If that evidence had been available – that is evidence where a reasonable fact-finder, properly applying the law, could convict – then the Judge would have called upon the defendant to ascertain if he had evidence to add to the mix. It does not mean that the defendant was presumed guilty or that he had a burden to prove his innocence. But his evidence could help the Judge in the next step in the reasoning process which would be to assess whether or not the evidence satisfied him beyond a reasonable doubt that the complainant had suffered serious emotional distress. That is a different line of enquiry to that of ascertaining whether the evidence was present in the first place.

When the case went before Justice Downs on appeal by the Police there were two lines of argument. One was that the test applied by the District Court Judge was too high.

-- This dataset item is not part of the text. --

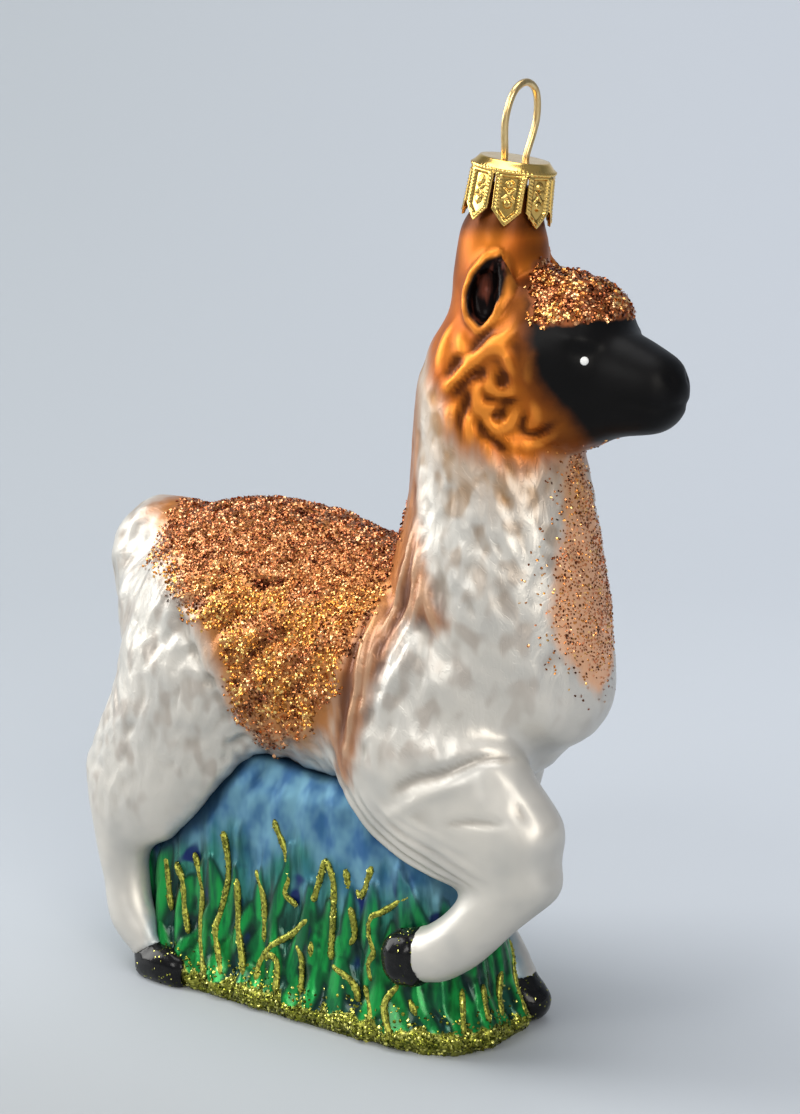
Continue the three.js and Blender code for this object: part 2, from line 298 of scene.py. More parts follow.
def settle(values, points, level=0.0, times=3):  # moves points onto the surface
    for _ in range(times):
        gradient = slope(values, points)
        away = (read(values, points) - level) / np.maximum((gradient ** 2).sum(1), 0.05)
        points = points - gradient * np.clip(away, -1, 1)[:, None]
    return points


def shellOf(values, level=0.0):
    grid = openvdb.FloatGrid(farOff)
    grid.copyFromArray(np.ascontiguousarray(values), ijk=tuple(int(n) for n in gridStart))
    grid.transform = spread
    points, quads = grid.convertToQuads(isovalue=level)
    quads = quads.astype(np.int64)
    # the faces are turned to point outwards
    middle = points[quads].mean(1)
    a, b, c, d = (points[quads[:, k]] for k in range(4))
    across = np.cross(c - a, d - b)
    if (across * slope(values, middle)).sum() < 0:
        quads = quads[:, ::-1]
    return points.astype(float), quads


def linked(name, data):  # an object in the scene
    made = bpy.data.objects.new(name, data)
    bpy.context.scene.collection.objects.link(made)
    return made


def plainMesh(name, places, faces):  # faces of any number of corners, places in m
    mesh = bpy.data.meshes.new(name)
    mesh.from_pydata([tuple(place) for place in places], [], faces)
    mesh.shade_smooth()
    return linked(name, mesh)


def meshOf(name, points, faces, attributes=None):  # an array of like faces, points in mm
    mesh = bpy.data.meshes.new(name)
    faces = np.asarray(faces)
    mesh.vertices.add(len(points))
    mesh.vertices.foreach_set("co", (np.asarray(points) * mm).astype(np.float32).ravel())
    mesh.loops.add(faces.size)
    mesh.loops.foreach_set("vertex_index", faces.astype(np.int32).ravel())
    mesh.polygons.add(len(faces))
    mesh.polygons.foreach_set("loop_start", np.arange(0, faces.size, faces.shape[1], dtype=np.int32))
    mesh.update(calc_edges=True)
    mesh.validate()
    for key, values in (attributes or {}).items():
        layer = mesh.attributes.new(key, "FLOAT", "POINT")
        layer.data.foreach_set("value", values.astype(np.float32))
    mesh.shade_smooth()
    return linked(name, mesh)


def ringsRound(path, wide, across, up, sides, flat=1.0):  # rings round a path, faces between them
    turn = (np.arange(sides) * 2 * np.pi / sides)[None, :, None]
    places = path[:, None] + wide * (np.cos(turn) * across[:, None] + flat * np.sin(turn) * up[:, None])
    grid = np.arange(len(path) * sides).reshape(-1, sides)
    here, ahead = grid[:-1], grid[1:]
    quads = np.stack([here, np.roll(here, -1, 1), np.roll(ahead, -1, 1), ahead], -1).reshape(-1, 4)
    return places.reshape(-1, 3), quads, grid


class Near:  # quick search for the points round a place
    def __init__(self, points, cell=2.5):
        self.cell = cell
        self.points = points
        keys = np.floor(points / cell).astype(int)
        order = np.lexsort(keys.T)
        keys = keys[order]
        starts = np.flatnonzero(np.r_[True, (keys[1:] != keys[:-1]).any(1)])
        ends = np.r_[starts[1:], len(keys)]
        self.cells = {tuple(keys[a]): order[a:b] for a, b in zip(starts, ends)}

    def round(self, place, reach):
        low = np.floor((place - reach) / self.cell).astype(int)
        high = np.floor((place + reach) / self.cell).astype(int)
        found = [self.cells[key] for key in
                 ((i, j, k) for i in range(low[0], high[0] + 1) for j in range(low[1], high[1] + 1)
                  for k in range(low[2], high[2] + 1)) if key in self.cells]
        if not found:
            return np.empty(0, int)
        found = np.concatenate(found)
        return found[((self.points[found] - place) ** 2).sum(1) < reach * reach]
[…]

That argument was rejected by Justice Downs. The second argument was that the Judge had not evaluated the available evidence properly when he concluded that there was no evidence of serious emotional distress.

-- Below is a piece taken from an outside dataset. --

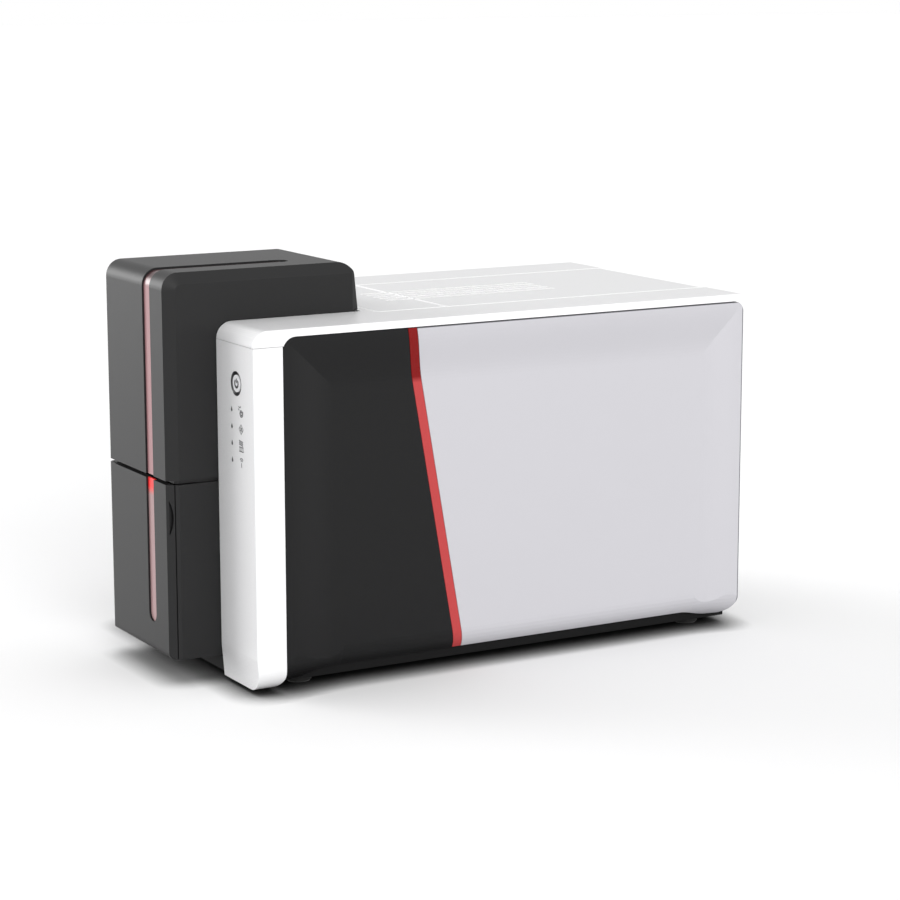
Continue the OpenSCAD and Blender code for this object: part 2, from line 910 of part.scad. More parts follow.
module print_head() {
    color("#d8d2c4")
    along_x(tower_x - head_half, tower_x + head_half)
        polygon([
            [head_y - 2.5, head_z], [head_y + 3.5, head_z], [head_y + 9, head_z + 4],
            [head_y + 9, head_z + 18], [head_y - 5, head_z + 18], [head_y - 5, head_z + 4]
        ]);
}

// Release pad

module release_pad() {
    color("#f4f4f4")
    difference() {
        union() {
            intersection() {
                along_y(pad_front, pad_back)
                    skin_section();
                translate([0, 0, top_in - 1])
                    linear_extrude(body_h)
                        round_rect([-hood_w / 2, pad_front], [hood_w / 2, pad_back],
                            [3.5, 3.5, 0.4, 0.4]);
                along_x(-body_w, body_w)
                    polygon([
                        [pad_front, top_in - 5], [pad_back, top_in - 5],
                        [pad_back, body_h - 0.9], [pad_back - 0.9, body_h],
                        [pad_front + 0.9, body_h], [pad_front, body_h - 0.9]
                    ]);
            }
            // Stiffening ribs under the skin
            for (y = [pad_front + 3, pad_back - 5])
                slab([-hood_w / 2 + 4, y, top_in - 4], [hood_w / 2 - 4, y + 2, top_in + 0.5]);
            for (x = [-hood_w / 2 + 4, hood_w / 2 - 6])
                slab([x, pad_front + 3, top_in - 4], [x + 2, pad_back - 3, top_in + 0.5]);
            pad_posts(post_r, bridge_z - 2 - pad_travel, top_in + 0.5);
        }
        slot_cuts(top_in - 1, body_h + 1);
    }
}

// Tower

// Side view of the tower skin, set in by d: its rear leans forward above the body
back_lean = 3;

module tower_profile(d, z0) {
    polygon(concat(
        [[y_tower + d, z0], [y_tower + d, tower_h - d]],
        arc([y_back - back_lean - tower_r, tower_h - tower_r], tower_r - d, 90, 0),
        [[y_back - d, body_h], [y_back - d, z0]]
    ));
}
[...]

This was the crux of the case. The District Court Judge had taken reactions by the defendant to the posting of her intimate images on a Facebook page – loss of sleep, tears, possible time off work, embarrassment – and concluded that individually these did not amount to serious emotional distress. Justice Downs said that was not the proper approach. The Judge should have looked at the total effect of all of these elements and taken them collectively. In addition he should have had regard to the context – a relationship breakdown, an apparently controlling and jealous husband who had threatened to put the pictures online. Looking at these factors collectively Justice Downs concluded that they did amount to sufficient evidence of serious emotional distress and therefore the prosecution had established a case that the defendant had to answer.

So the case is about how to evaluate whether or not a post has caused harm. In that sense it could be said that it is “lawyers law”. But does this mean that the defendant is automatically guilty. It does not. The case has been sent back to the District Court and the case for the defendant will be presented and argued. And then the Judge will have to consider whether the evidence takes him past the “beyond reasonable doubt” threshold to enter a conviction.

Prosecutions under the Harmful Digital Communications Act in the main have resulted in pleas of guilty. But each case must be looked at in the context of its own facts and circumstances. It may be morally wrong to post intimate images on a Facebook page. But there are a number of other elements that must be proven before that amounts to a criminal offence. One of those elements is that of actual harm – serious emotional distress as defined in the Act. If proof of that is lacking there is no offence. If the target of the communication dismisses the posting as of no consequence, no harm has been done.

And that is what the Act is about. It is not about the nature of the content. It is about whether or not the posting has caused harm as defined by the Act.

Justice Downs’ decision helps us in how the evaluation of harm should be approached.